The fact that Budiansky never mentions some of the most interesting researchers working on Holmes — Susan Haack, Seth Vannatta, and Catharine Wells come to mind — suggests willful ignorance, the deliberate avoidance of the latest scholarship. But to what end? For what reason?

It takes years of study to truly understand Holmes. The epigraph to Vannatta’s new edition, The Pragmatism and Prejudice of Oliver Wendell Holmes Jr., aptly encapsulates the complexity of Holmes’s thought with lines from Whitman’s Song of Myself: “Do I contradict myself? / Very well then I contradict myself, / (I am large, I contain multitudes.)” Budiansky recognizes, as others haven’t, that Holmes was large and contained multitudes. Holmes’s contradictions, if they are contradictions, might be explained by the famous dictum of his childhood hero, Emerson: “A foolish consistency is the hobgoblin of little minds.”

Holmes was consistently inconsistent. His mind was expansive, his reading habits extraordinary. How to categorize such a wide-ranging man? What were the defining features of his belief?
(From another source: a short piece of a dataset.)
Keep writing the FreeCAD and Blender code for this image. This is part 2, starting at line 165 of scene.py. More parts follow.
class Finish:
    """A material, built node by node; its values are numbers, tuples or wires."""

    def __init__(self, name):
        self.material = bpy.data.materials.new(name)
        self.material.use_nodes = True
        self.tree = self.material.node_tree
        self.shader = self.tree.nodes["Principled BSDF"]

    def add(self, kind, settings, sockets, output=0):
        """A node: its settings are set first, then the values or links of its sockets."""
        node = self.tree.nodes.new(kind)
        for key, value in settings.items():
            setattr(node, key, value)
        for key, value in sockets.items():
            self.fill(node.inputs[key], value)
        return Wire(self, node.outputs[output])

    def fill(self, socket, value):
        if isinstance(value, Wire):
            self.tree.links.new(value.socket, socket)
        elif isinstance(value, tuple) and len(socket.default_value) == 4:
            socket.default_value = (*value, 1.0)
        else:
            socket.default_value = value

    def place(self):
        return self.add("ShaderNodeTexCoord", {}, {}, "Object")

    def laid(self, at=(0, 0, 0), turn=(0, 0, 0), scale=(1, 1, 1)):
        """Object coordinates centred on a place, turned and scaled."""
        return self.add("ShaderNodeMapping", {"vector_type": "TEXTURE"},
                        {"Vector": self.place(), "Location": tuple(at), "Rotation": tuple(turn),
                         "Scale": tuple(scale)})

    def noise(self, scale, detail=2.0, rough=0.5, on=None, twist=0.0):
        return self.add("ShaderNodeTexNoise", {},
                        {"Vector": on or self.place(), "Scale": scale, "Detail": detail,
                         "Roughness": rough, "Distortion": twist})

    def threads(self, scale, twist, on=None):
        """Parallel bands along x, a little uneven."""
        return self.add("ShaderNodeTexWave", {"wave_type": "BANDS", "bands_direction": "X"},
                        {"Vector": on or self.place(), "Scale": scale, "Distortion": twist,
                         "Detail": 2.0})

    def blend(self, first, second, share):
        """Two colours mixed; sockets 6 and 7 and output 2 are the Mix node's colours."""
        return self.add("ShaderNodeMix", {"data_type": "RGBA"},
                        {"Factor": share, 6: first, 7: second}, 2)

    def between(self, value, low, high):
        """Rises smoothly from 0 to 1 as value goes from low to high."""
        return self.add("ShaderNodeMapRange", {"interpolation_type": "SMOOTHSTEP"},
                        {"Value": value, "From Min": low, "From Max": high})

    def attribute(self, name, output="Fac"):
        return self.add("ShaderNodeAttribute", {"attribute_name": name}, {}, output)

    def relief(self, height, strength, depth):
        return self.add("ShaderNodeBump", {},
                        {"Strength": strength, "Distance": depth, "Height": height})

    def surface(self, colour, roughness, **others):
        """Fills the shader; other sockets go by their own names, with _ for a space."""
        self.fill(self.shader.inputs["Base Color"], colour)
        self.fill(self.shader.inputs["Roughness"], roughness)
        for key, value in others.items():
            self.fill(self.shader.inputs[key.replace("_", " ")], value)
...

Or did he, as Louis Menand has alleged, “lose his belief in beliefs”? Budiansky condenses Holmes’s philosophy into this helpful principle: “[T]hat none of us has all the answers; that perfection will never be found in the law as it is not to be found in life; but that its pursuit is still worth the effort, if only for the sake of giving our lives meaning.”

Holmes was intellectually humble, warning us against the complacency that attends certainty. Driving his methods was the sober awareness that he, or anyone for that matter, might be incorrect about some deep-seated conviction. During this time of polarized politics, self-righteous indignation, widespread incivility, and rancorous public discourse, we could learn from Holmes. How civil and respectful we could be if we all recognized that our cherished ideas and working paradigms might, at some level, be erroneous, if we were constantly mindful of our inevitable limitations, if we were searchers and seekers who refuse to accept, with utter finality, that we’ve figured it all out?